Again in one of the artist interviews for the aneducation program, as if acting as an audio-visual expansion of the education issue of C&, we learn of the artist’s own education and her attitudes towards the education of others. You can watch her interview below, but what stood out to me was how she left school at the age of 15, moving from Algeria to France, but because of her minimal education couldn’t get into a photography school in Paris. Furthermore, she describes how in her debut film, Bloody Beans (2013), she cast a group of Algerian boys who too lacked a higher level of education. For both herself and the boys, however, she challenges to interviewer (and the audiences of her film) to claim that they are not intelligent – it is the nature of their (and her) unschooled intelligence that she emphasizes (and the process of working on the film together as an unconventional educational setting). In fact, she sides with them on their answer to the question posed in the film by Antonin Artaud: “Is it better to be or to obey?”.

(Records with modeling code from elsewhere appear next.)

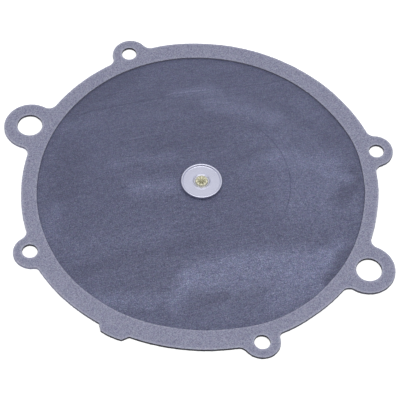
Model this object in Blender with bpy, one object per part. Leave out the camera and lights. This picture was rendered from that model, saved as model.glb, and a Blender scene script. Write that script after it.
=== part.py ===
"""Fuel system diaphragm for a gas regulator, laid on a table with its sealing face up.

A die-cut sheet of rubberised cloth carries a fibre gasket on its flange. Six ears take the cover
screws. A riveted hub clamps the middle of the sheet between a large backing plate below and a small
cup washer above. The rivet's foot stands on the table and props the slack sheet up.

The origin is the middle of the rivet's foot, on the table. +Z is up, through the hub, and +X runs
towards the right of the photograph. Sizes are in metres.
"""

from collections import namedtuple
from math import acos, atan2, ceil, cos, exp, pi, radians, sin, tan, tau

import bmesh
import bpy
from mathutils import Vector

MM = 0.001

# Clearance left between faces that touch on the real part
SEAT_GAP = 0.3 * MM

# Corners of an outline closer than the first of these are one corner, and so are corners of a turned
# piece closer than the second
OUTLINE_TOLERANCE = 0.03 * MM
TURNING_TOLERANCE = 0.003 * MM

# Sheet thicknesses
MEMBRANE_THICKNESS = 0.4 * MM
GASKET_THICKNESS = 0.6 * MM

# Ring shared by the gasket and the membrane's flange: each stretch between two ears has its own width
RING_INNER_RADIUS = 53.5 * MM
WIDTH_LOWER_LEFT = 6.7 * MM
WIDTH_LOWER_RIGHT = 5.0 * MM
WIDTH_RIGHT = 4.3 * MM
WIDTH_TOP = 5.9 * MM
WIDTH_UPPER_LEFT = 4.8 * MM
WIDTH_LEFT = 4.8 * MM

# Screw ears: how far each hole stands out from the ring's inner edge, and the land around it
SCREW_HOLE_RADIUS = 2.5 * MM
BOLT_HOLE_RADIUS = 4.15 * MM
SCREW_SETOUT = 6.2 * MM
BOLT_SETOUT_LEFT = 8.2 * MM
BOLT_SETOUT_RIGHT = 7.7 * MM
SCREW_LAND = 3.4 * MM
BOLT_LAND = 4.65 * MM
EAR_INSET = 0.4 * MM
EAR_FILLET = 2.8 * MM
EAR_FILLET_SMALL = 1.6 * MM

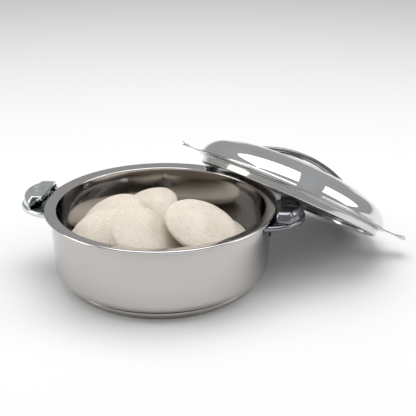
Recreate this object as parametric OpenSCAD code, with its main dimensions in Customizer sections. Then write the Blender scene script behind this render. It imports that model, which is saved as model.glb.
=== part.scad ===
// Double-walled insulated casserole with a leaning twist-lock lid and soft steamed cakes.
// Millimetres. Z is up, the table is z = 0, the side handles lie along X.

/* [Pot] */
// outer diameter of the flat rim ring
rim_d = 250; // [180:1:320]
// table to the outer edge of the rim
pot_h = 84; // [60:1:140]
// width of the polished rim ring
rim_w = 13.3; // [11:0.1:18]
// how far the rim ring drops toward the bowl
rim_drop = 1.8; // [0:0.1:4]
// how far the rim ring stands out past the wall
rim_overhang = 7; // [5:0.1:8]
// how much the wall narrows from the rim to its bottom corner
wall_taper = 2; // [0:0.5:10]
// radius of the shell's bottom corner
shell_corner_r = 10; // [6:1:24]
// radius of the bowl's bottom corner
bowl_corner_r = 18; // [8:1:30]
// foot to the floor inside the bowl
floor_lift = 3.5; // [3.5:0.5:16]
// height of the base cap
foot_h = 9.5; // [6:0.5:14]
// how far the base cap's edge sits inside the wall
foot_inset = 9; // [8:1:40]
// radius of the base cap's lower edge
foot_edge_r = 6.5; // [2:0.5:12]

/* [Sheet and gaps] */
// steel sheet of the pot and lid
sheet_t = 1; // [0.6:0.1:1.6]
// gap that keeps neighbouring pieces apart
gap = 0.15; // [0.05:0.05:0.3]

/* [Side handles] */
// how far the ear sits below the rim
ear_drop = 4.5; // [3.8:0.1:8]
// how far the ear stands out from the wall
ear_len = 36; // [26:1:42]
// half the width of the ear where it meets the wall
ear_half_w = 41; // [36:1:56]
// thickness of the ear plate
ear_t = 2; // [1.2:0.1:4]
// depth of the ear's turned-down lip
ear_lip = 3.5; // [1:0.5:8]
// half the width of the flat flange on the wall
flange_half_w = 27.5; // [22:0.5:34]
// height of the flat flange
flange_h = 14.5; // [10:0.5:24]
// thickness of the flat flange
flange_t = 2; // [1.2:0.1:3]
// distance of each rivet from the handle's centre line
rivet_y = 17; // [10:0.5:20]
// diameter of the rivet shanks
rivet_d = 4.8; // [3:0.1:7]
// top of the lock pocket above the rim
pocket_top = 7; // [5.5:0.5:14]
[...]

So to end with some questions. For Anja Bettenworth and the other panelists at the Eos workshop: does the field of Classical Reception Studies in general, and that of Africana receptions in particular, challenge formal educational instruction? If so, how does this work in the academic setting of the SCS conference? Can it highlight alternative modes of learning that align more with the capacity of young people in general or do they already have to have the intention of becoming professional Classicists? And for readers of C&: how can African and diaspora artists and institutions incorporate the idea of innate capacity within the need for formal schools of arts learning across the continent? And, finally, for all of us, when we thematize our own formation in terms of intention, capacity and instruction, what kind of stories are we telling (and to whom)?
* I have sitting on my bookshelf, from my years of working on Apuleius of Madauros, Kebir Ammi’s 2006 novel Apulée, mon éditrice et moi (written 7 years after the author’s novel about Augustine). I have never read it, but wonder how it would fit in with or extend Bettenworth’s argument?